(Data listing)
* * * *
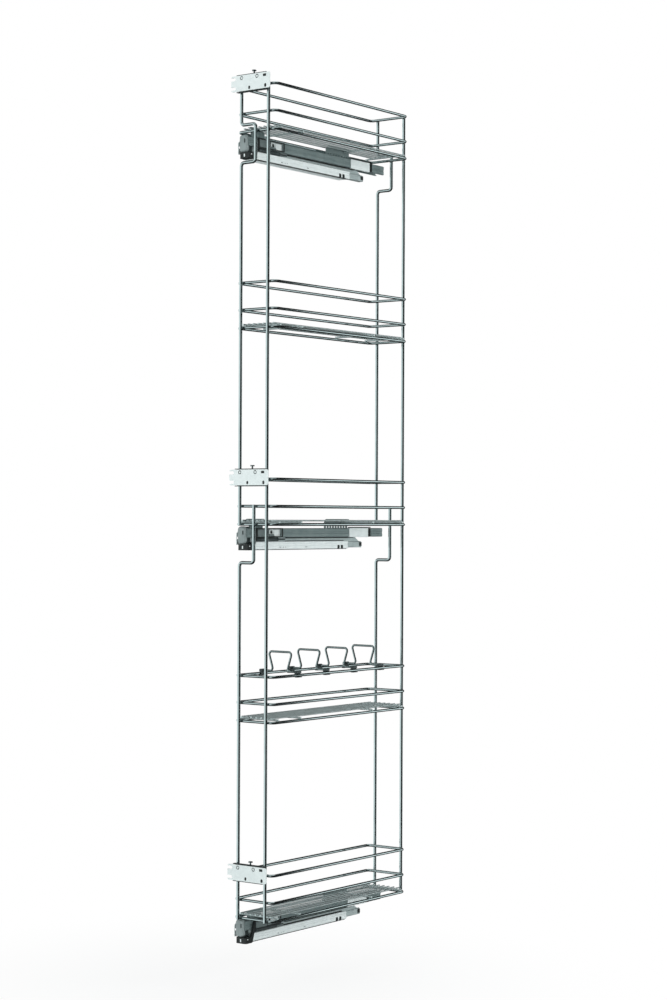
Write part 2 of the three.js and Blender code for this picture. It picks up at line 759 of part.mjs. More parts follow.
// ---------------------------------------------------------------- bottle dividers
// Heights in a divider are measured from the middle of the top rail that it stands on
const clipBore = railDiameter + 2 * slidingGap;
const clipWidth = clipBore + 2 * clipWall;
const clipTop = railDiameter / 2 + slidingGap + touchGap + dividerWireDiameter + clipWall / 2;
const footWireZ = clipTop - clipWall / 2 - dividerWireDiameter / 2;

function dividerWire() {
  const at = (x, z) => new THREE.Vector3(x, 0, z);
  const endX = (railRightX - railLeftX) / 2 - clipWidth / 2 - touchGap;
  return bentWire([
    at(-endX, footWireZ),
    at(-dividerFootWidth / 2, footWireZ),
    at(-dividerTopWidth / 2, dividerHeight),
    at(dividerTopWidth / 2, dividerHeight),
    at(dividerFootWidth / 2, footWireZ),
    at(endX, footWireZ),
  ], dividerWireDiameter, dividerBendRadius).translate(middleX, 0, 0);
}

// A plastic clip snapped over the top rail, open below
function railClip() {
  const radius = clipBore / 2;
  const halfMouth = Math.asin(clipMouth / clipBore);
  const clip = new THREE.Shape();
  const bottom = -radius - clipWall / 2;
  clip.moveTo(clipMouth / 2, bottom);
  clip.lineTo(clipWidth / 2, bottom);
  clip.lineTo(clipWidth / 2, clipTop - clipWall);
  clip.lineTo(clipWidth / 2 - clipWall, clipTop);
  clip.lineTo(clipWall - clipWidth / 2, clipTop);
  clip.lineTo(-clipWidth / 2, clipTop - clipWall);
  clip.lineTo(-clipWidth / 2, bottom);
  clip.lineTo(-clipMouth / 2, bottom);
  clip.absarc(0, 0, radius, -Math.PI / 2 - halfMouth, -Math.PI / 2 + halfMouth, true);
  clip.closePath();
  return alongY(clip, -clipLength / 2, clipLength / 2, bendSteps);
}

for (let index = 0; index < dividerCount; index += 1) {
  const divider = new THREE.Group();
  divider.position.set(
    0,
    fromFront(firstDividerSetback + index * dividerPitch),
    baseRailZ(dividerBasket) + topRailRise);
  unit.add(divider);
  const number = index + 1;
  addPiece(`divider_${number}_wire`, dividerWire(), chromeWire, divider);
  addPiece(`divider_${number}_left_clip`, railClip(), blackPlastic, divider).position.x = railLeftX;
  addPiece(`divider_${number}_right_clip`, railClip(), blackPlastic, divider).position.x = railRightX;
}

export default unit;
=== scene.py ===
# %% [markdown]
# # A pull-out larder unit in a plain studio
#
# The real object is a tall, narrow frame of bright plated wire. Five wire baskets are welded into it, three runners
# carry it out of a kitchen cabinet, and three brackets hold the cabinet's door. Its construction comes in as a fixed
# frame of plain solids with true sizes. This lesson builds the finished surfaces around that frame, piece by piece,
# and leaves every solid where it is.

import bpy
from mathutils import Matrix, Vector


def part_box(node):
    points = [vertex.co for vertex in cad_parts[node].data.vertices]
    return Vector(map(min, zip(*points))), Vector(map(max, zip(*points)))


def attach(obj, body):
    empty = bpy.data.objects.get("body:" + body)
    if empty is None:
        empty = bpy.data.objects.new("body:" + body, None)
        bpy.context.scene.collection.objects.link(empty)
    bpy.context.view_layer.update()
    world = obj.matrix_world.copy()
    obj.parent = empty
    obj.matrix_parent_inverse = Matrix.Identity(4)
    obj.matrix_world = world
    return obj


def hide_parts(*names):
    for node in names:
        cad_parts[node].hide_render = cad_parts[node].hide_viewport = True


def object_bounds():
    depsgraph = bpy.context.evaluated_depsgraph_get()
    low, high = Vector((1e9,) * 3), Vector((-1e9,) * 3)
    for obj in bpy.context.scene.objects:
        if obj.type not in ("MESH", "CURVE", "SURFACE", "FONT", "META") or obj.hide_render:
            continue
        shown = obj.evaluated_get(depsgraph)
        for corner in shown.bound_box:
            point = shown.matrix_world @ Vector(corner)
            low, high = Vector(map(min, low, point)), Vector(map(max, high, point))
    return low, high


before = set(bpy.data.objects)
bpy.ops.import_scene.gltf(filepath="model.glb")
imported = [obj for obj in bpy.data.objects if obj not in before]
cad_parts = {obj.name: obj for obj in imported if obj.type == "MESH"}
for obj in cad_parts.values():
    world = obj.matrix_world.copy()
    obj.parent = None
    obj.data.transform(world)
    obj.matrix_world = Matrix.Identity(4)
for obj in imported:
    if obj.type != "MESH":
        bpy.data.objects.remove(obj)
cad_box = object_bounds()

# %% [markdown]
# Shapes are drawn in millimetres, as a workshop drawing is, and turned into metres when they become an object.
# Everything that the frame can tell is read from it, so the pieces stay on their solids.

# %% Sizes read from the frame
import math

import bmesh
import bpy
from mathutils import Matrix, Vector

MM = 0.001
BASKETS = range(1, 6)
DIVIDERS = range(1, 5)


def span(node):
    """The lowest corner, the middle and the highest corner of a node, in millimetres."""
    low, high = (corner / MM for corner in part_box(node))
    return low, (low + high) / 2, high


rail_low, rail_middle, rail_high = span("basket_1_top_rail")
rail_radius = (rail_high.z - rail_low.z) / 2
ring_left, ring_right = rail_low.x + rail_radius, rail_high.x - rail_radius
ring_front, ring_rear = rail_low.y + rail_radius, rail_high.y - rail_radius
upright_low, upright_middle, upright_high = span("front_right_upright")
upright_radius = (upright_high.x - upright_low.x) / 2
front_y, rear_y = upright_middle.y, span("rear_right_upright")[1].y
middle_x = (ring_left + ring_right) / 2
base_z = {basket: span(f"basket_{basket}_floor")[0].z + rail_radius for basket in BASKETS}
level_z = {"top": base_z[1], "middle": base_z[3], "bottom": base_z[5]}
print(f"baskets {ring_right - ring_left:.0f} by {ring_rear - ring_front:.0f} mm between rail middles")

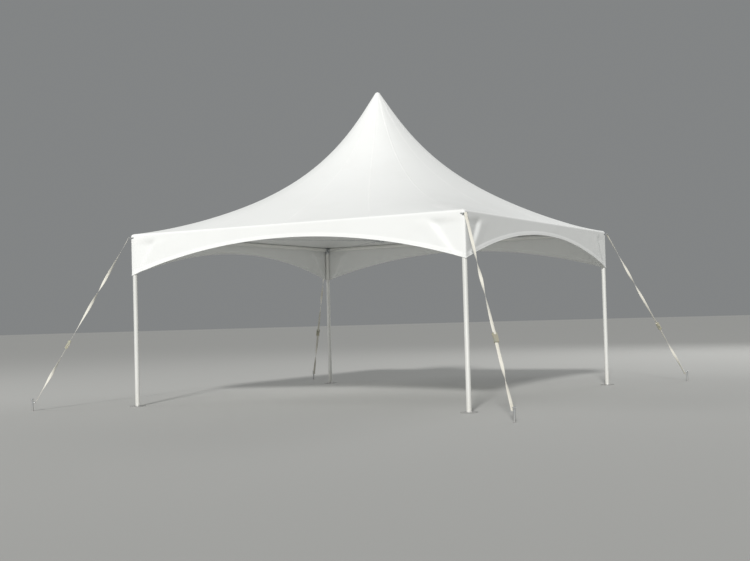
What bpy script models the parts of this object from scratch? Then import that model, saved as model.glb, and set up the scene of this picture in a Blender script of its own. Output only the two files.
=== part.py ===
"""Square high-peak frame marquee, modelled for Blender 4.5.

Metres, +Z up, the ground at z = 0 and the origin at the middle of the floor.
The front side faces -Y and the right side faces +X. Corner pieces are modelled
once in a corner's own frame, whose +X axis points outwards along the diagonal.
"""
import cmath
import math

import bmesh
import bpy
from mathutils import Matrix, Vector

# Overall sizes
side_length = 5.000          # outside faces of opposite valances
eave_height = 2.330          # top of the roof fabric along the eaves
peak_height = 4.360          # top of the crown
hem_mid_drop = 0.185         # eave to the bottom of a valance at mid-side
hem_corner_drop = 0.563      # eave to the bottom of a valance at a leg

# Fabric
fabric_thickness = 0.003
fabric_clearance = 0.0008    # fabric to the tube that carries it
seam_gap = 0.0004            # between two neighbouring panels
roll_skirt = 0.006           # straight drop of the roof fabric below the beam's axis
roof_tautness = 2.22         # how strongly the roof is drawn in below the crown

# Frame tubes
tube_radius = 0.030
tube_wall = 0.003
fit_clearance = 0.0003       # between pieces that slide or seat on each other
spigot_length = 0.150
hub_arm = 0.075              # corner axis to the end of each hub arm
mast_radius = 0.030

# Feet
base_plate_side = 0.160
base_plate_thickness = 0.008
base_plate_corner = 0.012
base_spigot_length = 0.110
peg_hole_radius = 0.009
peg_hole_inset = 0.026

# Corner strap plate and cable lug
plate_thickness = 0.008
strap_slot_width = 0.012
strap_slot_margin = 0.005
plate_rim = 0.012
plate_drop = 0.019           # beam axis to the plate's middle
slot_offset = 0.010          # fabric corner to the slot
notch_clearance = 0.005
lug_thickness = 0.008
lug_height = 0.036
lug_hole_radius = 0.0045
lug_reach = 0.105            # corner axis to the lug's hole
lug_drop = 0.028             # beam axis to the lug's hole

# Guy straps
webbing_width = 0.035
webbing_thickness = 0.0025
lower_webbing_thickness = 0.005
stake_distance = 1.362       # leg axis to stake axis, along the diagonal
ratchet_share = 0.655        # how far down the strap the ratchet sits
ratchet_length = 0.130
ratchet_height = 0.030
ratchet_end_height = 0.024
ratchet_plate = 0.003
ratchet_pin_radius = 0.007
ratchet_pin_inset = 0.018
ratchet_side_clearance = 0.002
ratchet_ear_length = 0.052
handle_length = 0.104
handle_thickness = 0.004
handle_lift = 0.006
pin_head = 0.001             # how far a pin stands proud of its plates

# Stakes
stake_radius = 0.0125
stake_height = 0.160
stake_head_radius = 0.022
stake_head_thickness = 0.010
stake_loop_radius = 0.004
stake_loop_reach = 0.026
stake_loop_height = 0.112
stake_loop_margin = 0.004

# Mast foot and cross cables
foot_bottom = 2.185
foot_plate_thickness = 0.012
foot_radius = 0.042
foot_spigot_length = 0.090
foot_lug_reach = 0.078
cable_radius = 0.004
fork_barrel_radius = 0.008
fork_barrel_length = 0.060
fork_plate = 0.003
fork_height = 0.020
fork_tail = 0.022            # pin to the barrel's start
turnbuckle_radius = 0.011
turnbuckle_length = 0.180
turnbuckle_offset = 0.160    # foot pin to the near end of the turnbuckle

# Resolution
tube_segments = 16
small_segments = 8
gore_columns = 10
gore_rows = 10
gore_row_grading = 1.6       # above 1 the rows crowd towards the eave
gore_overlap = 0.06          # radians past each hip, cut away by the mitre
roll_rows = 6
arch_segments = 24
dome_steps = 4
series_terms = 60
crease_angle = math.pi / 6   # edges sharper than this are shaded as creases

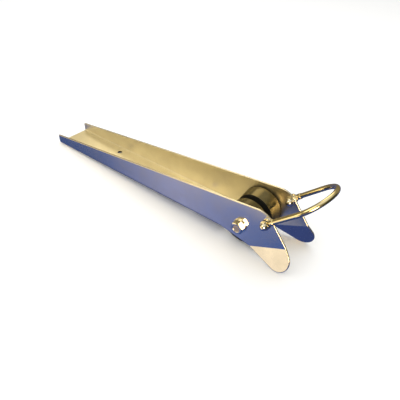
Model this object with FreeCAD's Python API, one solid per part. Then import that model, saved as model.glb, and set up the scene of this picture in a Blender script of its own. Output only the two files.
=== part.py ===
* * * *
- WHAT THE EXERCISE ASKS: Begin at the line that has "for (let index" in the entries above; stop after the line that has "zip(*points))), Vector(map(max, zip(*points)))". Transcribe exactly those lines and no others.

- ANSWER TO THIS EXERCISE:
for (let index = 0; index < dividerCount; index += 1) {
  const divider = new THREE.Group();
  divider.position.set(
    0,
    fromFront(firstDividerSetback + index * dividerPitch),
    baseRailZ(dividerBasket) + topRailRise);
  unit.add(divider);
  const number = index + 1;
  addPiece(`divider_${number}_wire`, dividerWire(), chromeWire, divider);
  addPiece(`divider_${number}_left_clip`, railClip(), blackPlastic, divider).position.x = railLeftX;
  addPiece(`divider_${number}_right_clip`, railClip(), blackPlastic, divider).position.x = railRightX;
}

export default unit;
=== scene.py ===
# %% [markdown]
# # A pull-out larder unit in a plain studio
#
# The real object is a tall, narrow frame of bright plated wire. Five wire baskets are welded into it, three runners
# carry it out of a kitchen cabinet, and three brackets hold the cabinet's door. Its construction comes in as a fixed
# frame of plain solids with true sizes. This lesson builds the finished surfaces around that frame, piece by piece,
# and leaves every solid where it is.

import bpy
from mathutils import Matrix, Vector


def part_box(node):
    points = [vertex.co for vertex in cad_parts[node].data.vertices]
    return Vector(map(min, zip(*points))), Vector(map(max, zip(*points)))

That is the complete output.